Students (including the author, in Crimson jacket) take the elephant through the parade in Harvard Yard.

How long do you think that should be? 9 feet?”

“Well, if the roll is 2 feet wide…”

“Okay, cut here.”

Last Saturday—a sunny if brisk day—a half-dozen students in Eliot (including me) were assembling the skeleton of a giant paper-lantern elephant (Eliot’s mascot) in the courtyard out of a roll of chicken wire, zip ties, and half-inch PVC piping. It was a project in improvisation.

“Do you think this looks like an elephant’s head?”

“What does an elephant’s head look like, anyway?”

The elephant, when assembled, was going to serve as the highlight of Eliot’s procession into Harvard Yard for the University’s 375th anniversary celebration. It was the brainchild of Morgan Lehmann ’12, who had volunteered to lead the Eliot House subcommittee delegated to prepare our part in the anniversary. “I feel like I haven’t done anything else all week,” she mentioned to me last night as we prepared to march up to the Yard. “And I had midterms, too!” Given that the job entailed getting T-shirts distributed to several hundred undergrads, making sure that everyone knew about the existence of the festivities, inflating huge numbers of glow-in-the-dark balloons, and constructing a luminescent elephant, her exhaustion made sense.

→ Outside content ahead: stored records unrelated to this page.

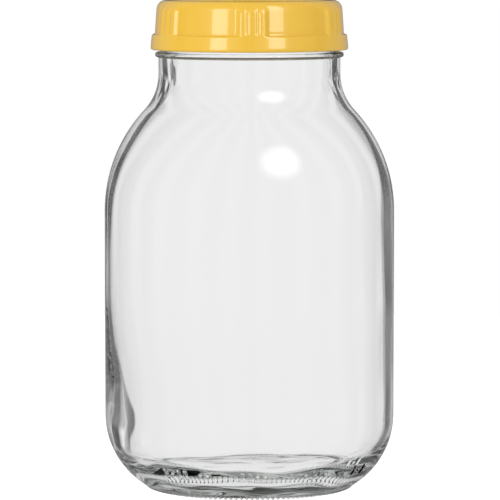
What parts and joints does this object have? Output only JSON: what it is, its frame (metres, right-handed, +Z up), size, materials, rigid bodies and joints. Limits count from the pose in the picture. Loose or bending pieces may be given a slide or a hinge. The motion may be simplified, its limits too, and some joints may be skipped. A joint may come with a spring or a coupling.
{
  "type": "twist-off jar",
  "caption": "Tall round glass jar with a wide neck, sloping shoulders and a rounded heel, closed by a yellow pressed-metal twist-off cap with ribbed grips.",
  "frame": {"origin": "on the jar's axis, at the level of the narrow base ring that it stands on", "axes": "+Z up along the jar's axis, from the base to the cap; +X and +Y across the jar, with one group of grip ribs facing nearly along -Y"},
  "size_m": [0.15, 0.15, 0.253],
  "materials": {
    "clear_glass": "polished",
    "yellow_lacquer": "gloss"
  },
  "bodies": {
    "root": {"jar": "clear_glass", "cap": "yellow_lacquer"}
  },
  "joints": []
}
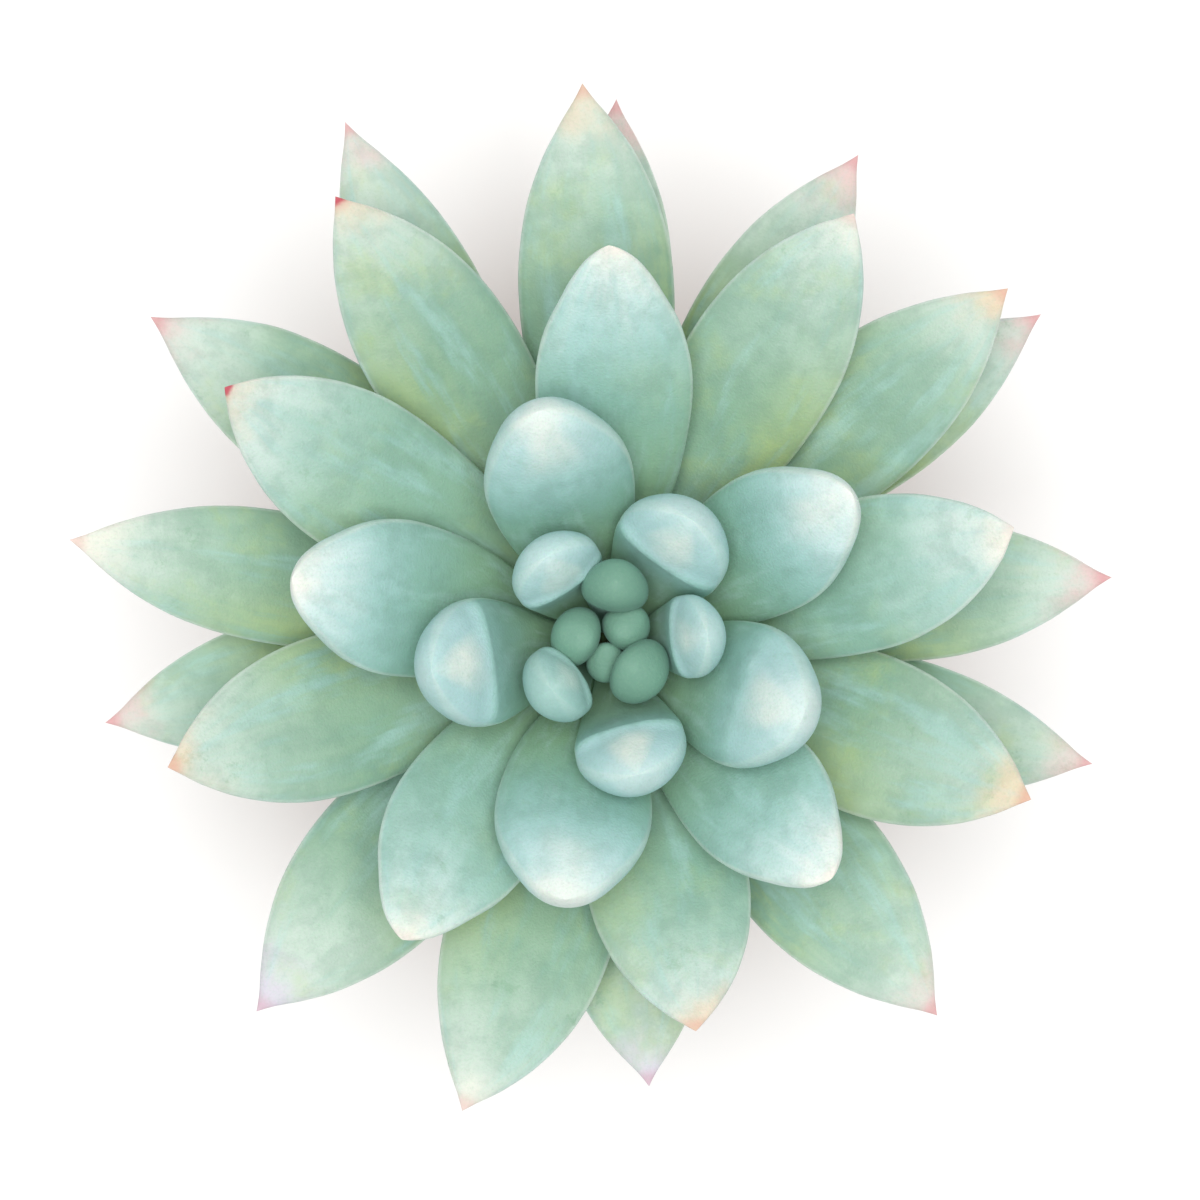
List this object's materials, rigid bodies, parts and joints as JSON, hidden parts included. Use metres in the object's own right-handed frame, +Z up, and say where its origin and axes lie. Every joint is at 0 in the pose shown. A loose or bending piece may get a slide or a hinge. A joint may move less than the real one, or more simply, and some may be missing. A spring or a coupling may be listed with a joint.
{
  "type": "potted succulent",
  "caption": "Rosette succulent with thick pointed blue-green leaves on a short leaning stem, growing from soil in a tapered clay pot with a collared rim and a drain hole.",
  "frame": {"origin": "middle of the pot's foot, on the plane that the pot stands on", "axes": "+Z up along the pot's axis; +Y is the top of the rosette as seen from straight above, +X its right"},
  "size_m": [0.1492, 0.1464, 0.1326],
  "materials": {
    "clay": "matte",
    "soil": "matte",
    "stem": "matte",
    "leaf": "matte"
  },
  "bodies": {
    "root": {"pot": "clay", "soil": "soil", "stem": "stem", "leaf_01": "leaf", "leaf_02": "leaf", "leaf_03": "leaf", "leaf_04": "leaf", "leaf_05": "leaf", "leaf_06": "leaf", "leaf_07": "leaf", "leaf_08": "leaf", "leaf_09": "leaf", "leaf_10": "leaf", "leaf_11": "leaf", "leaf_12": "leaf", "leaf_13": "leaf", "leaf_14": "leaf", "leaf_15": "leaf", "leaf_16": "leaf", "leaf_17": "leaf", "leaf_18": "leaf", "leaf_19": "leaf", "leaf_20": "leaf", "leaf_21": "leaf", "leaf_22": "leaf", "leaf_23": "leaf", "leaf_24": "leaf", "leaf_25": "leaf", "leaf_26": "leaf", "leaf_27": "leaf", "leaf_28": "leaf", "leaf_29": "leaf", "leaf_30": "leaf", "leaf_31": "leaf", "leaf_32": "leaf", "leaf_33": "leaf", "leaf_34": "leaf", "leaf_35": "leaf", "leaf_36": "leaf", "leaf_37": "leaf", "leaf_38": "leaf", "leaf_39": "leaf", "leaf_40": "leaf", "leaf_41": "leaf"}
  },
  "joints": []
}
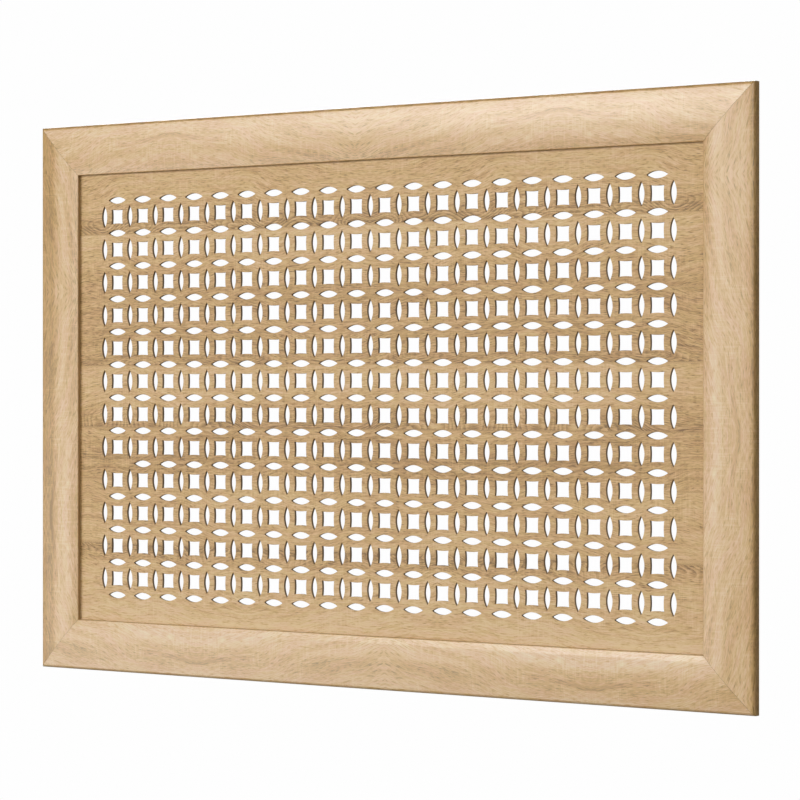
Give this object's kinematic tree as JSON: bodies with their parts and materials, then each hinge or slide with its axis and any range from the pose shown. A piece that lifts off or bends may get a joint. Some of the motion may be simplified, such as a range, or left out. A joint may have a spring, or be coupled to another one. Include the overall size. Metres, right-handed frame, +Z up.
{
  "type": "radiator screen",
  "caption": "Flat framed screen with a lattice of overlapping rings, hung in front of a radiator so that warm air passes through it.",
  "frame": {"origin": "middle of the top rail's flat back, where the screen meets the wall", "axes": "+X along the width, to the right seen from the front; +Y into the wall, so the front faces -Y; +Z up"},
  "size_m": [0.9, 0.0126, 0.6],
  "materials": {
    "moulding_foil": "light oak-decor foil on MDF moulding, satin, grain along each member",
    "panel_foil": "light oak-decor face on thin hardboard, matt, grain level"
  },
  "bodies": {
    "root": {"top_rail": "moulding_foil", "bottom_rail": "moulding_foil", "left_stile": "moulding_foil", "right_stile": "moulding_foil", "lattice_left": "panel_foil", "lattice_right": "panel_foil"}
  },
  "joints": []
}
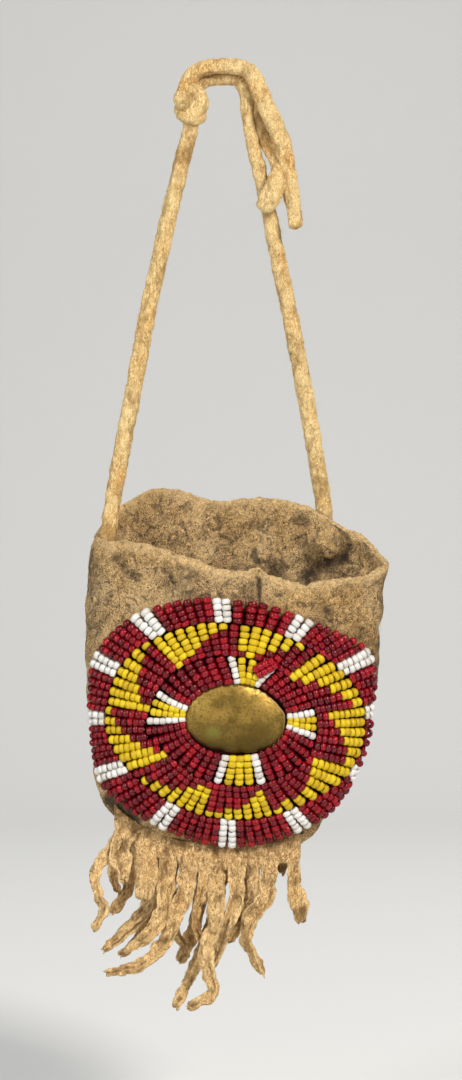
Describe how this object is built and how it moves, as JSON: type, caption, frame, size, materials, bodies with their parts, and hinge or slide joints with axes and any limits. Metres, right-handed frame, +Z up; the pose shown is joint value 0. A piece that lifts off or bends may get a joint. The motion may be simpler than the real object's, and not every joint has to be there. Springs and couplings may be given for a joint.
{
  "type": "beaded medicine bag",
  "caption": "Small hide pouch with an open mouth, a round seed bead rosette about a domed oval brass disc, a hide fringe along the bottom seam and a knotted hide thong to hang it by.",
  "frame": {"origin": "where the lower strand of the thong rests on what holds the bag up, at the top of the thong's loop", "axes": "+Z up as the bag hangs, +X to the right of someone who faces the beadwork, -Y towards them"},
  "size_m": [0.077, 0.0298, 0.2374],
  "materials": {
    "hide": "smoked, soiled and napped",
    "fringe_hide": "soft napped strips",
    "thong_hide": "rolled, fuzzy lace",
    "red_beads": "polished cranberry glass",
    "white_beads": "opaque chalk white glass",
    "yellow_beads": "opaque greasy yellow glass",
    "brass": "aged and spotted"
  },
  "bodies": {
    "root": {"bag_body": "hide", "concho": "brass", "fringe_back": "fringe_hide", "fringe_front": "fringe_hide", "motif_1_white_first": "white_beads", "motif_1_white_last": "white_beads", "motif_1_yellow": "yellow_beads", "motif_2_white_first": "white_beads", "motif_2_white_last": "white_beads", "motif_2_yellow": "yellow_beads", "motif_3_white_first": "white_beads", "motif_3_white_last": "white_beads", "motif_3_yellow": "yellow_beads", "motif_4_white_first": "white_beads", "motif_4_white_last": "white_beads", "motif_4_yellow": "yellow_beads", "red_inner_1": "red_beads", "red_inner_2": "red_beads", "red_inner_3": "red_beads", "red_inner_4": "red_beads", "red_middle": "red_beads", "red_rim_01": "red_beads", "red_rim_02": "red_beads", "red_rim_03": "red_beads", "red_rim_04": "red_beads", "red_rim_05": "red_beads", "red_rim_06": "red_beads", "red_rim_07": "red_beads", "red_rim_08": "red_beads", "red_rim_09": "red_beads", "red_rim_10": "red_beads", "red_rim_11": "red_beads", "red_rim_12": "red_beads", "thong_knot": "thong_hide", "thong_left_leg": "thong_hide", "thong_long_tail": "thong_hide", "thong_right_leg": "thong_hide", "thong_short_tail": "thong_hide", "thong_stopper_knot": "thong_hide", "white_bar_01": "white_beads", "white_bar_02": "white_beads", "white_bar_03": "white_beads", "white_bar_04": "white_beads", "white_bar_05": "white_beads", "white_bar_06": "white_beads", "white_bar_07": "white_beads", "white_bar_08": "white_beads", "white_bar_09": "white_beads", "white_bar_10": "white_beads", "white_bar_11": "white_beads", "white_bar_12": "white_beads", "yellow_triangle_1": "yellow_beads", "yellow_triangle_2": "yellow_beads", "yellow_triangle_3": "yellow_beads", "yellow_triangle_4": "yellow_beads", "yellow_triangle_5": "yellow_beads", "yellow_triangle_6": "yellow_beads", "yellow_triangle_7": "yellow_beads", "yellow_triangle_8": "yellow_beads", "yellow_triangle_9": "yellow_beads"}
  },
  "joints": []
}
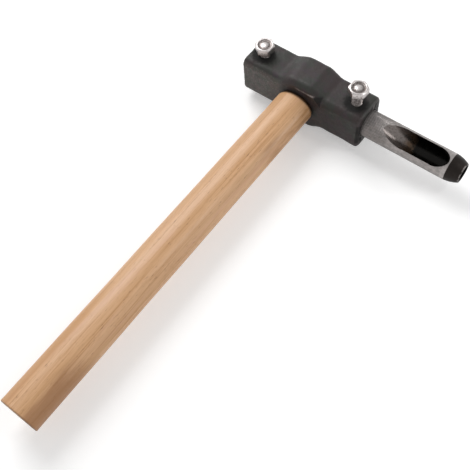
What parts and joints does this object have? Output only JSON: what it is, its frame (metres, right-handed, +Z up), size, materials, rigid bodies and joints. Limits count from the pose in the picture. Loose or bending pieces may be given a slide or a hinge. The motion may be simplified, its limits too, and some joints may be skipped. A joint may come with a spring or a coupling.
{
  "type": "mushroom inoculation hammer",
  "caption": "Hand hammer with an oval wooden handle and a forged head whose end sockets take hollow punches, held by hexagon clamp bolts. A punch with a side window is fitted in front.",
  "frame": {"origin": "on the flat of the lower cheek, straight below the middle of the eye, with the hammer lying on its side", "axes": "+X along the head towards the fitted punch, +Y along the handle towards the head, so the handle lies along -Y, +Z up out of the side with the clamp bolts"},
  "size_m": [0.1779, 0.3187, 0.0529],
  "materials": {
    "forged_steel": "black forging scale, rough, worn lighter on the edges",
    "handle_wood": "sanded light hardwood under thin varnish, dark open grain",
    "wedge_wood": "sawn hardwood, darker than the handle",
    "wedge_steel": "plain steel, hammered",
    "punch_steel": "dull bright steel with a fine diamond knurl; blackened tip and inside",
    "bolt_steel": "zinc-plated steel, slightly dull"
  },
  "bodies": {
    "hammer": {"head": "forged_steel", "handle": "handle_wood", "wooden_wedge": "wedge_wood", "steel_wedge": "wedge_steel"},
    "punch_body": {"punch": "punch_steel"},
    "front_bolt_body": {"front_bolt": "bolt_steel"},
    "rear_bolt_body": {"rear_bolt": "bolt_steel"}
  },
  "joints": [
    {"name": "punch_slide", "type": "slide", "parent": "hammer", "child": "punch_body", "axis": [1, 0, 0], "range_m": [0, 0.03]},
    {"name": "front_bolt_travel", "type": "slide", "parent": "hammer", "child": "front_bolt_body", "axis": [0, 0, 1], "range_m": [0, 0.01]},
    {"name": "rear_bolt_travel", "type": "slide", "parent": "hammer", "child": "rear_bolt_body", "axis": [0, 0, 1], "range_m": [-0.0038, 0.01]}
  ]
}
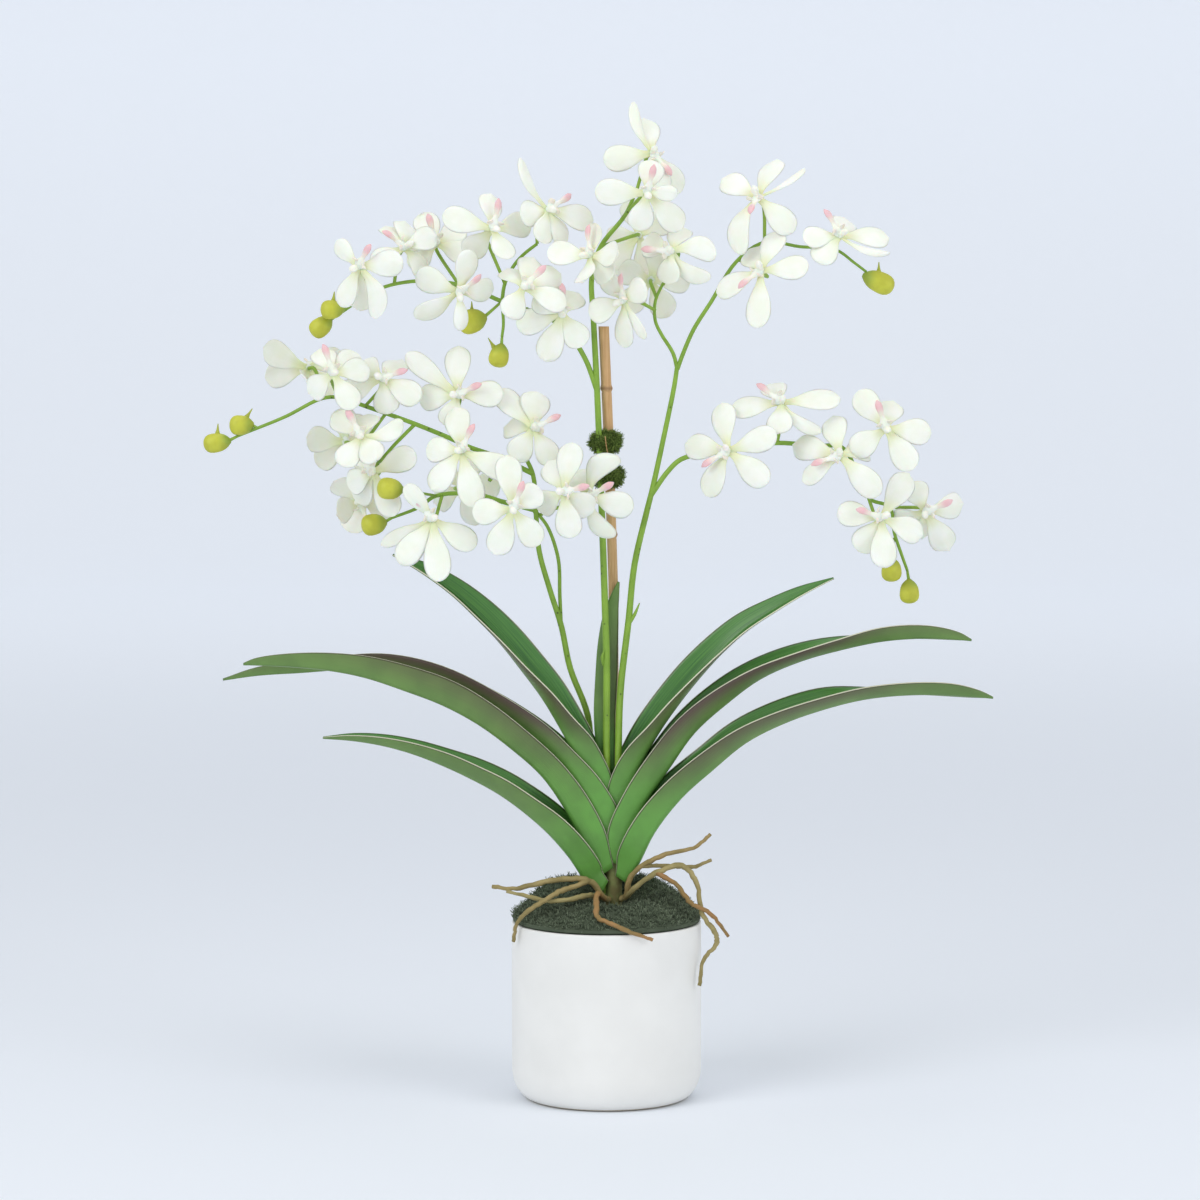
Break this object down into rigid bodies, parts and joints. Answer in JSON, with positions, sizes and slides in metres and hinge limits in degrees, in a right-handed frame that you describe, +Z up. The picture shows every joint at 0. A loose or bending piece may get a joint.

By the time the elephant was finished, draped in white cloth, painted, and outfitted from the inside with white solar lights, it looked nice—pleasantly arts-and-craftsy. And that, according to University marshal Jackie O’Neill, is exactly what had been hoped for in planning the event: “President Faust was very clear that she didn’t want to do something that was extravagant and over-the-top. She wanted something that was more like a home-grown family get-together.” All the undergraduate House committees were contacted and asked to contribute something imaginative for the procession. Dining services was planning to serve an elaborate, history-themed dinner, with dishes from different points in Harvard’s history. There would be drinks and an enormous cake and a band. Which made me wonder—did any of this happen last time?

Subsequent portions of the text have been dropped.